- Task statement -
Provide again, from the entries below, every line from the one containing "obj.matrix_parent_inverse = Matrix.Identity(4)" through the one containing "FLOOR_GLOW = 0.58", exactly as written, and no other line.

- Material provided -
*-*-*

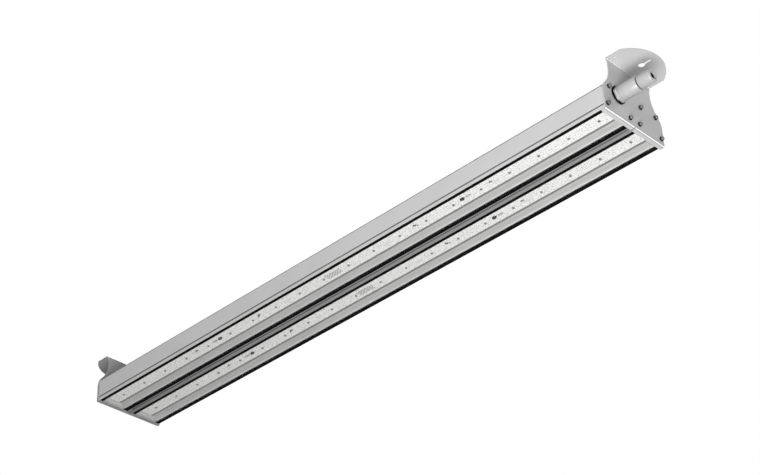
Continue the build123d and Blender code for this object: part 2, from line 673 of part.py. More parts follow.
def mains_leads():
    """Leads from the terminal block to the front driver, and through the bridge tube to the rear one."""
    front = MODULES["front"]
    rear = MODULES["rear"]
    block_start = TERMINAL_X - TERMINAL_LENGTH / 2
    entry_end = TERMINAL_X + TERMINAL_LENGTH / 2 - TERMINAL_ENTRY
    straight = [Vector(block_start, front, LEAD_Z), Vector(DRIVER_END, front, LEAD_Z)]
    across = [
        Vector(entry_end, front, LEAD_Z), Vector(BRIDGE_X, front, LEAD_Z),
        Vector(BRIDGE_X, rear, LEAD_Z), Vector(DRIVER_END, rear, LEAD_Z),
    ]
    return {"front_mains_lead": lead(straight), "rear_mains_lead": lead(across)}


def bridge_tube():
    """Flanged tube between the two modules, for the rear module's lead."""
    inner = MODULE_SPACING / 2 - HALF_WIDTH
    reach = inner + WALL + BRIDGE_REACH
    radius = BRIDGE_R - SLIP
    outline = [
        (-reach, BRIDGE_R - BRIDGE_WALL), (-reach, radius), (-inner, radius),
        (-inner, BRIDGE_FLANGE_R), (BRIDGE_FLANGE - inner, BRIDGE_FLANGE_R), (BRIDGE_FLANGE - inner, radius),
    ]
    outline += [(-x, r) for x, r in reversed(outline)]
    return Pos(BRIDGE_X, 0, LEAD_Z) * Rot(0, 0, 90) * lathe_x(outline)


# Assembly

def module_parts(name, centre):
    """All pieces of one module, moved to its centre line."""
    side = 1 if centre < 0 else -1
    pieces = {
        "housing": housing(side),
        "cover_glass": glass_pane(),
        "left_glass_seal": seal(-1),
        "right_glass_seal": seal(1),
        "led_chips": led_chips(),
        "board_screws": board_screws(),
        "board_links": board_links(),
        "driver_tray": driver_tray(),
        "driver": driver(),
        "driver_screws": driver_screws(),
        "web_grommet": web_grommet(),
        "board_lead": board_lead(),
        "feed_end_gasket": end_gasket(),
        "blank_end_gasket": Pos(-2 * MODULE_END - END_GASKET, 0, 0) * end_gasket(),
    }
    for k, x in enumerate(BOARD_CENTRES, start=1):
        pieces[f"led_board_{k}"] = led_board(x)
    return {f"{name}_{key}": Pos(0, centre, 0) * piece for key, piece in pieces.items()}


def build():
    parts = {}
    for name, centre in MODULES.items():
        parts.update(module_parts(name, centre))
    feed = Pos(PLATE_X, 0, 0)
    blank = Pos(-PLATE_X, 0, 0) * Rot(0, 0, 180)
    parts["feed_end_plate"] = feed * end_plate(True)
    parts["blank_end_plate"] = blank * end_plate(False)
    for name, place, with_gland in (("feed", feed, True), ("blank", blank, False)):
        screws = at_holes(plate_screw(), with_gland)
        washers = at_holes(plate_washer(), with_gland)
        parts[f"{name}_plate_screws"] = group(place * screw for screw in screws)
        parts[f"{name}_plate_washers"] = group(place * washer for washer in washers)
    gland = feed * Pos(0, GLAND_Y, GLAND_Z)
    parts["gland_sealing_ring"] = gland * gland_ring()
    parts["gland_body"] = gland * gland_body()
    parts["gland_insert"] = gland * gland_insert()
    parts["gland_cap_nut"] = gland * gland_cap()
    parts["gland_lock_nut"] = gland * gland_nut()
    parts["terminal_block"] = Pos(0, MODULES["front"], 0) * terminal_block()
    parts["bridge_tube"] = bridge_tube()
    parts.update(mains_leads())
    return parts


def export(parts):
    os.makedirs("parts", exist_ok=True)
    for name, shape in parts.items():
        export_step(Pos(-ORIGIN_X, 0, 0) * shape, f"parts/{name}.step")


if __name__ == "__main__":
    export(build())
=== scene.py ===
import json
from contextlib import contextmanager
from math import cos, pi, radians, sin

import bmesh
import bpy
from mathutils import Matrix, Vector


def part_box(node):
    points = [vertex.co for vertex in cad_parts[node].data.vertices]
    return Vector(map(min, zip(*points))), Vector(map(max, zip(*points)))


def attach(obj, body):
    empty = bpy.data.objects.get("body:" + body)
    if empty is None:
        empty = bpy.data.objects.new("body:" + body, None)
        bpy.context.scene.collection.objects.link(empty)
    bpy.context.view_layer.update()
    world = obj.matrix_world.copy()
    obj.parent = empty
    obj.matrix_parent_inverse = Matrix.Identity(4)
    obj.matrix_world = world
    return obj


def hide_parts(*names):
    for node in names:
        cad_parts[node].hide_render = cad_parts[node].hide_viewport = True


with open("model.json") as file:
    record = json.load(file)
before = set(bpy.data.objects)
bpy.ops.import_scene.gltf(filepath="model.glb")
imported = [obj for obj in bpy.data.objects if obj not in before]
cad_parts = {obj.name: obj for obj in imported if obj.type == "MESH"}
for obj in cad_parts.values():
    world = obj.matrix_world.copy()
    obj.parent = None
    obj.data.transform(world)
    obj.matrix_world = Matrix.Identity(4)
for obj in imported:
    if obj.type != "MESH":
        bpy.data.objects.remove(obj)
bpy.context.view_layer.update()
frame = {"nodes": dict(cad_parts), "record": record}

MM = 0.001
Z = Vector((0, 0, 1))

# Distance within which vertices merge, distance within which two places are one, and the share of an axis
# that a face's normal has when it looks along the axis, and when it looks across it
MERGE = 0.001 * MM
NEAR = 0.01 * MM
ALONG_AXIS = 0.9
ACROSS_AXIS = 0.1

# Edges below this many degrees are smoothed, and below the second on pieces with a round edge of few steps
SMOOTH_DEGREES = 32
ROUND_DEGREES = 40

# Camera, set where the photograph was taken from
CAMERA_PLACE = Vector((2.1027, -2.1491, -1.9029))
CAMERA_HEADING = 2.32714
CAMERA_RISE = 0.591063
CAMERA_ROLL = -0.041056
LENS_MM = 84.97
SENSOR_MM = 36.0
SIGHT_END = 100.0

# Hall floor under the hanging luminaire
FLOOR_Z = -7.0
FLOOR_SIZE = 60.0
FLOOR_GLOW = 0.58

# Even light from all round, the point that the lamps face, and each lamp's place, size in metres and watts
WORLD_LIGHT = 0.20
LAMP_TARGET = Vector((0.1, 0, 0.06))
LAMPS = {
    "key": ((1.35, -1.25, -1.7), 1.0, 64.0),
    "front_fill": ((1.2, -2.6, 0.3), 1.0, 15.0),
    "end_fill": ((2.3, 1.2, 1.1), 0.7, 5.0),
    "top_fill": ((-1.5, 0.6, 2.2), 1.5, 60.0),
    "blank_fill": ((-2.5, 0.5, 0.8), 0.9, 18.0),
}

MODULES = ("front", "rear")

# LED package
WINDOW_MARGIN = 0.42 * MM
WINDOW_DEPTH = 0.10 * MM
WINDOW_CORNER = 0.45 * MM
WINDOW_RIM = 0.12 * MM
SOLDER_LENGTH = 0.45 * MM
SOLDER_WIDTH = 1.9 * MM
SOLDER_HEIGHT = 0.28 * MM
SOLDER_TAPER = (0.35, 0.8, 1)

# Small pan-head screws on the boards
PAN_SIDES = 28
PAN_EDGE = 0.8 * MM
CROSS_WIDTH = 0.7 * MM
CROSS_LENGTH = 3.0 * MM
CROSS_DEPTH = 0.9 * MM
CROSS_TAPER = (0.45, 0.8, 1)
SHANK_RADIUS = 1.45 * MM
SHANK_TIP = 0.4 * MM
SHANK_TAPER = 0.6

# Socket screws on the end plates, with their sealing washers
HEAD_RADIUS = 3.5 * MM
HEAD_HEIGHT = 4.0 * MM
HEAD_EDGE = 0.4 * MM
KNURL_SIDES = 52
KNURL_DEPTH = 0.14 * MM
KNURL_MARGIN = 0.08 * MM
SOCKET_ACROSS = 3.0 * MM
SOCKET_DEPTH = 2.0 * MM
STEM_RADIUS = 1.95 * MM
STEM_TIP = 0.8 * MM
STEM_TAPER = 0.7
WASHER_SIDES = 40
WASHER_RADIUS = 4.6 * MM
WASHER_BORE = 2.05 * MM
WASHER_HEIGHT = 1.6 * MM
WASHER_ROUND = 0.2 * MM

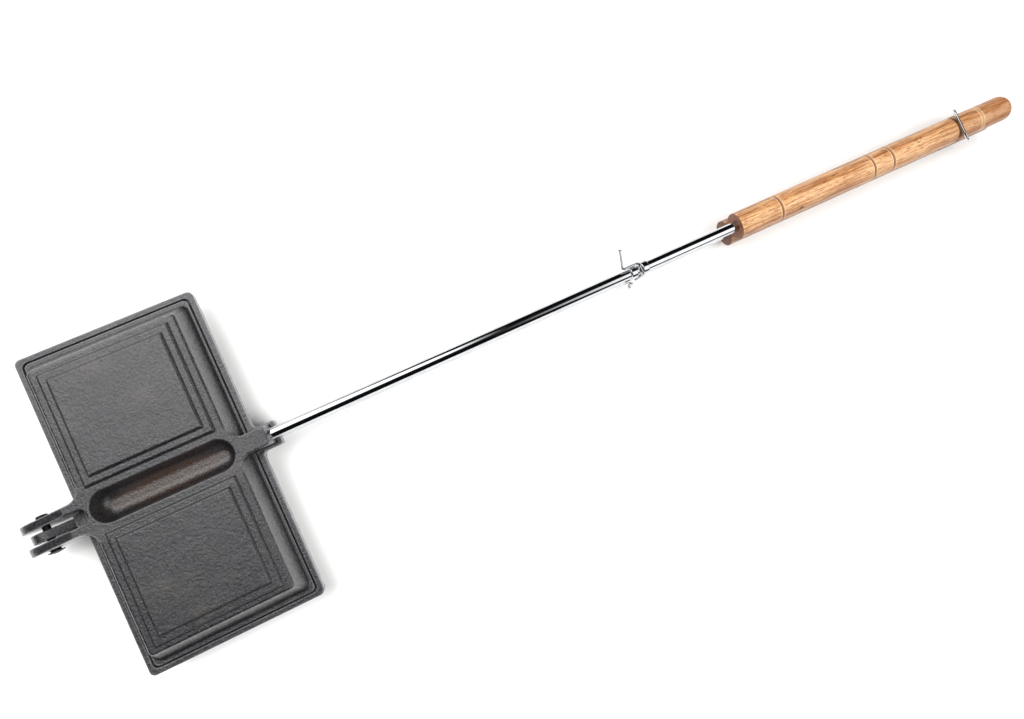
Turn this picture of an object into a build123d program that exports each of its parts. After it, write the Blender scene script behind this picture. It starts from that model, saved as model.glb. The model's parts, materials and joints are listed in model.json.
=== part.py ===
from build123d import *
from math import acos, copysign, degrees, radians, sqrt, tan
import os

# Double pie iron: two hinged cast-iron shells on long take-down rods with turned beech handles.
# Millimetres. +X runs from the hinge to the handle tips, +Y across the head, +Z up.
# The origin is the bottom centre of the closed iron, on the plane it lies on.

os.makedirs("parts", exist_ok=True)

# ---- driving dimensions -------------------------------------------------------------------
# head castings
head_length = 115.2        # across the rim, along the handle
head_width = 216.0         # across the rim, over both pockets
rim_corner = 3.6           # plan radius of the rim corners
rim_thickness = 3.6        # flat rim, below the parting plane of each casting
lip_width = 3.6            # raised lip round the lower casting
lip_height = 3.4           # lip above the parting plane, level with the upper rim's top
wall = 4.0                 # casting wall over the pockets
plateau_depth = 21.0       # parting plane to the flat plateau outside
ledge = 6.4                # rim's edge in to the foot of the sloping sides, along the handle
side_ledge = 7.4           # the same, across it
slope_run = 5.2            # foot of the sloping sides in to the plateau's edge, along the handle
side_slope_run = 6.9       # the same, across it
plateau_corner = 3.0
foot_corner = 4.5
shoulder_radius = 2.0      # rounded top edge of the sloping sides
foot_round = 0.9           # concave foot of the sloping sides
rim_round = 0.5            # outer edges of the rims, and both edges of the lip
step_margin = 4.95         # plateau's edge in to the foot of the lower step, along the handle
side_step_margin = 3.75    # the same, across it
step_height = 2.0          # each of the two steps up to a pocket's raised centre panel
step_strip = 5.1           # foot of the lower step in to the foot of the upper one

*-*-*

- The answer -
    obj.matrix_parent_inverse = Matrix.Identity(4)
    obj.matrix_world = world
    return obj


def hide_parts(*names):
    for node in names:
        cad_parts[node].hide_render = cad_parts[node].hide_viewport = True


with open("model.json") as file:
    record = json.load(file)
before = set(bpy.data.objects)
bpy.ops.import_scene.gltf(filepath="model.glb")
imported = [obj for obj in bpy.data.objects if obj not in before]
cad_parts = {obj.name: obj for obj in imported if obj.type == "MESH"}
for obj in cad_parts.values():
    world = obj.matrix_world.copy()
    obj.parent = None
    obj.data.transform(world)
    obj.matrix_world = Matrix.Identity(4)
for obj in imported:
    if obj.type != "MESH":
        bpy.data.objects.remove(obj)
bpy.context.view_layer.update()
frame = {"nodes": dict(cad_parts), "record": record}

MM = 0.001
Z = Vector((0, 0, 1))

# Distance within which vertices merge, distance within which two places are one, and the share of an axis
# that a face's normal has when it looks along the axis, and when it looks across it
MERGE = 0.001 * MM
NEAR = 0.01 * MM
ALONG_AXIS = 0.9
ACROSS_AXIS = 0.1

# Edges below this many degrees are smoothed, and below the second on pieces with a round edge of few steps
SMOOTH_DEGREES = 32
ROUND_DEGREES = 40

# Camera, set where the photograph was taken from
CAMERA_PLACE = Vector((2.1027, -2.1491, -1.9029))
CAMERA_HEADING = 2.32714
CAMERA_RISE = 0.591063
CAMERA_ROLL = -0.041056
LENS_MM = 84.97
SENSOR_MM = 36.0
SIGHT_END = 100.0

# Hall floor under the hanging luminaire
FLOOR_Z = -7.0
FLOOR_SIZE = 60.0
FLOOR_GLOW = 0.58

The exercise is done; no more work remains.